The poem "Prayer for the Newly Damned" is the twenty-fifth poem in Ocean Vuong's Night Sky with Exit Wounds, and it is the second poem of the book's third section. It takes the form of a prayer to the "Father," evocative of both the Christian God and the speaker's literal father—an ambiguity that is in line with Vuong's exploration of both faith and the father figure in his life throughout the collection. In this prayer, the speaker apologizes to the Father for what he has seen: either a literal or figurative scene of violence where one man pressed a knife to another man's throat. It is unclear what caused this scene to transpire, but based on context clues that come at the end of the poem (i.e., "There's a question corroding / his tongue," and "Dearest Father, what becomes of the boy / no longer a boy?"), it is possible that the confrontation is between a father and son over the son's confused sexuality. At the very least, however, the speaker witnesses—either real or imagined—a scene of literal or figurative confrontational violence, and he apologizes to the Father for having witnessed this scene, recounted in gruesome detail (e.g., the threatened man's eyes begging; the threatened man wetting his pants). By the poem's close, the speaker wonders what role there even is for god in this world, where "the sheep are cannibals"—a reference to people as part of the flock of the divine shepherd.

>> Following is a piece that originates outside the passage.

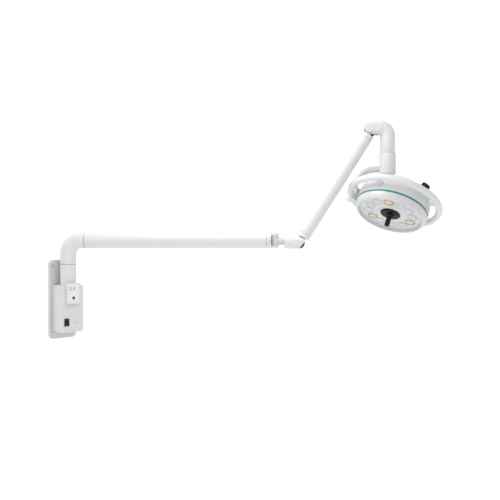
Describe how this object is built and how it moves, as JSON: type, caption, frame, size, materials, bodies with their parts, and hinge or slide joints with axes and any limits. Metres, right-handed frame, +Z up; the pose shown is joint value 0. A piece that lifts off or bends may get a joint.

The poem opens like a traditional confession, but the speaker substitutes the admission of sin for an admission of having witnessed something he should not have: "Dearest Father, forgive me for I have seen." This idea of witness as a type of transgression is an idea that we have already seen in the collection in poems like "Eurydice." Like many other poems in the collection, this poem is also staged in "a field," specifically one "lit / with summer." The setting of the field is evocative of life, death, and rebirth, and the tension across the line break in "lit / with summer" adds an additional violent undertone before we ever see the two men engaged in confrontation. The field appears lit as if by a blaze, but it is really just a trick of the light. So too is the dulling of the knife when viewed from the speaker's vantage point: "Steel turning to light / on sweat-slick neck."
The speaker then turns attention to his tongue, which "cleav[es] / the wind" and is thus evocative of the tongue-as-knife image we have seen in previous poems. The speaker apologizes for not "twisting [his] tongue into the shape / of [the Father's] name," which literally states that the speaker apologizes for having not prayed in that moment but might figuratively represent an apology for having not been more violent or fervent in the advocacy of religious traditions. The tongue as knife metaphor perhaps nicely links the speaker's apology for having not acted against the offending man to his fascination with this other man confronting him, who also uses a knife.

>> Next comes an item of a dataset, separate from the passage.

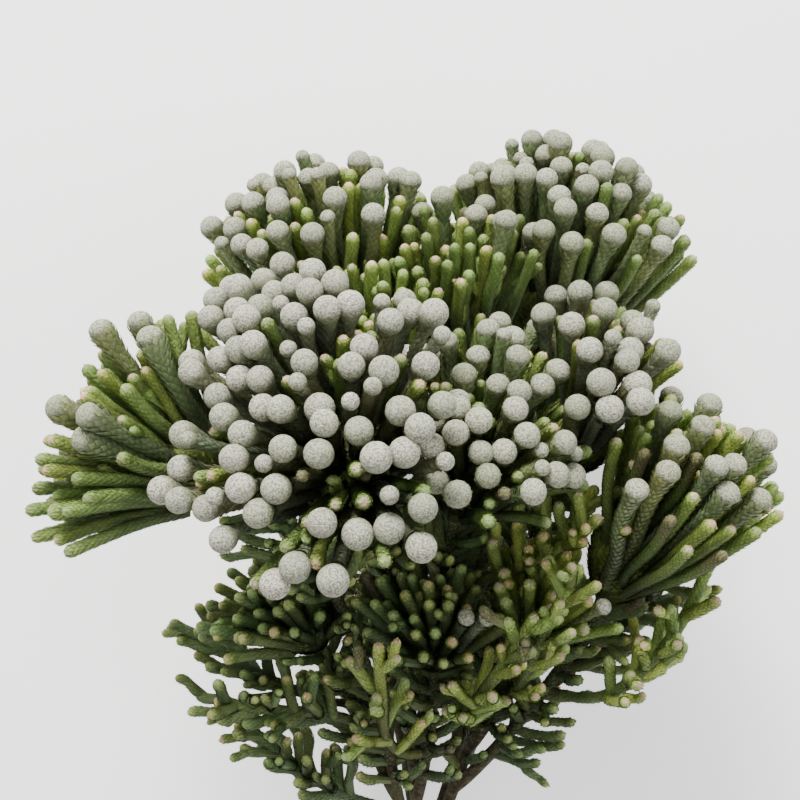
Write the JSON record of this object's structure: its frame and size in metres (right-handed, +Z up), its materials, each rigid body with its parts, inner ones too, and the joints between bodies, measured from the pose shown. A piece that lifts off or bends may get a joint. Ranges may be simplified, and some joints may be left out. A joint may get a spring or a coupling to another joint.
{
  "type": "brunia sprig",
  "caption": "Cut woody sprig with scale-leaved finger shoots and round silvery flower balls, lying on its side.",
  "frame": {"origin": "centre of the bounding box on the table plane that the sprig rests on", "axes": "+Z up from the table, +Y from the stem's cut end to the flower heads"},
  "size_m": [0.2882, 0.3677, 0.2152],
  "materials": {
    "wood": "rough bark",
    "head": "felted, matt",
    "leaf": "satin leaf"
  },
  "bodies": {
    "root": {"stem": "wood", "head_front": "head", "head_middle": "head", "head_right_inner": "head", "head_right_outer": "head", "head_right_far": "head", "head_left": "head", "head_back_right": "head", "head_back_left": "head", "head_back_centre": "head", "head_centre": "head", "head_low_left": "head", "head_low_centre": "head", "head_low_right": "head", "head_under_left": "head", "head_under_right": "head", "spray_left_high": "leaf", "spray_left_mid": "leaf", "spray_left_low": "leaf", "spray_fork": "leaf", "spray_front": "leaf", "spray_right": "leaf", "spray_right_mid": "leaf", "spray_right_low": "leaf", "spray_under_left": "leaf", "spray_under_right": "leaf"}
  },
  "joints": []
}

The speaker's fascination with the offending man's body and that body's reaction is also noteworthy. The speaker assumes that each prayer must begin with a futile plea that cleaves the wind "into what / a boy hears in his need to know / how pain blesses the body back / to its sinner." This idea that punitive treatment or punishment may bless the body and restore it to the agency of the person who used that body to sin seems paradoxical, yet it is a central tenet of confession and of many Christian sects. The body here is like an instrument, pressing its lips "to the black boot" of the person confronting it in order to stay alive. The speaker sees this almost transactional beauty of the body in the way that the "clear / & blue" eyes beg to stay alive. At the same time, however, there is suggestion that the body is not so mechanical as religious ideas of sin and repentance would have one believe when the speaker reacts involuntarily himself to the sinner wetting himself, itself an involuntary action: "Did my cheek twitch / when the wet shadow bloomed from his crotch / & trickled into ochre dirt?"

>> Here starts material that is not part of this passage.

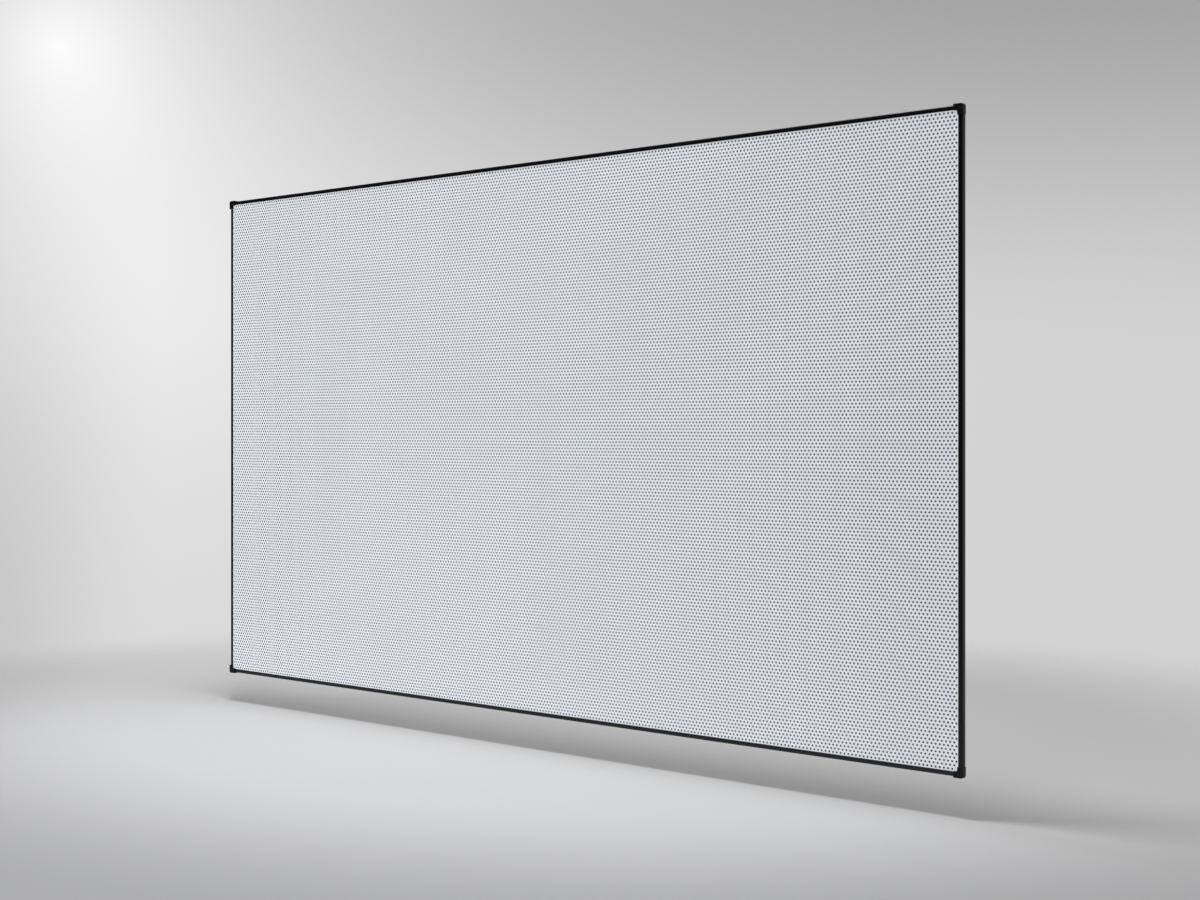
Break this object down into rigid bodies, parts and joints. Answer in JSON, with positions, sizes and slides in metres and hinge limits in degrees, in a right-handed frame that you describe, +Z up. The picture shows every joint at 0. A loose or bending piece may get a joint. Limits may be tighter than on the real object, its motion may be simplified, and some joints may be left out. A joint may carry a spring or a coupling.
{
  "type": "fixed frame projector screen",
  "caption": "Wide flat projection screen: a perforated white sheet stretched over a thin black aluminium frame, with moulded corner caps and hooks for a wall.",
  "frame": {"origin": "centre of the whole screen's box, with its wall brackets and bumpers", "axes": "+X along the width, to the right as the picture is watched; -Y out of the picture, towards the viewer; +Z up"},
  "size_m": [2.237, 0.026, 1.2684],
  "materials": {
    "trim_anodised": "black anodised, satin",
    "rail_black": "black powder coat, satin",
    "cap_plastic": "moulded ABS, fine texture",
    "sheet_vinyl": "matt white PVC, perforated",
    "cloth_black": "black woven polyester",
    "rod_glass_fibre": "drawn glass fibre",
    "plate_zinc": "zinc plated steel",
    "screw_steel": "black oxide",
    "bracket_steel": "black powder coat",
    "shoe_nylon": "moulded nylon",
    "bumper_rubber": "moulded rubber"
  },
  "bodies": {
    "root": {"backing_cloth": "cloth_black", "bezel_bottom": "trim_anodised", "bezel_left": "trim_anodised", "bezel_right": "trim_anodised", "bezel_top": "trim_anodised", "corner_bracket_bottom_left": "plate_zinc", "corner_bracket_bottom_right": "plate_zinc", "corner_bracket_top_left": "plate_zinc", "corner_bracket_top_right": "plate_zinc", "corner_cap_bottom_left": "cap_plastic", "corner_cap_bottom_right": "cap_plastic", "corner_cap_top_left": "cap_plastic", "corner_cap_top_right": "cap_plastic", "corner_screw_bottom_left_1": "screw_steel", "corner_screw_bottom_left_2": "screw_steel", "corner_screw_bottom_left_3": "screw_steel", "corner_screw_bottom_left_4": "screw_steel", "corner_screw_bottom_right_1": "screw_steel", "corner_screw_bottom_right_2": "screw_steel", "corner_screw_bottom_right_3": "screw_steel", "corner_screw_bottom_right_4": "screw_steel", "corner_screw_top_left_1": "screw_steel", "corner_screw_top_left_2": "screw_steel", "corner_screw_top_left_3": "screw_steel", "corner_screw_top_left_4": "screw_steel", "corner_screw_top_right_1": "screw_steel", "corner_screw_top_right_2": "screw_steel", "corner_screw_top_right_3": "screw_steel", "corner_screw_top_right_4": "screw_steel", "projection_sheet": "sheet_vinyl", "rail_bottom_left": "rail_black", "rail_bottom_right": "rail_black", "rail_left": "rail_black", "rail_right": "rail_black", "rail_top_left": "rail_black", "rail_top_right": "rail_black", "sheet_flap_bottom": "sheet_vinyl", "sheet_flap_left": "sheet_vinyl", "sheet_flap_right": "sheet_vinyl", "sheet_flap_top": "sheet_vinyl", "splice_plate_bottom": "plate_zinc", "splice_plate_top": "plate_zinc", "splice_screw_bottom_1": "screw_steel", "splice_screw_bottom_2": "screw_steel", "splice_screw_top_1": "screw_steel", "splice_screw_top_2": "screw_steel", "support_bar": "rail_black", "support_screw_bottom": "screw_steel", "support_screw_top": "screw_steel", "support_shoe_bottom": "shoe_nylon", "support_shoe_top": "shoe_nylon", "tension_rod_bottom": "rod_glass_fibre", "tension_rod_left": "rod_glass_fibre", "tension_rod_right": "rod_glass_fibre", "tension_rod_top": "rod_glass_fibre", "wall_bracket_left": "bracket_steel", "wall_bracket_right": "bracket_steel", "wall_bumper_left": "bumper_rubber", "wall_bumper_right": "bumper_rubber"}
  },
  "joints": []
}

In noting the paradoxes contained within the body, the speaker then notes a paradox within god himself: god is able to become the blade, but also the finger "lodged inside the throat" that keeps it open and alive. Here, god seems to be made from the same contradictory stuff as humans, but the speaker still turns to him to resolve these essential tensions. The speaker asks god, "what becomes of the boy / no longer a boy?" and "what becomes of the shepherd / when the sheep are cannibals?" However—in line with the speaker's idea of god as, at best, an ambivalent actor and, at worst, a powerless witness—no answer is given.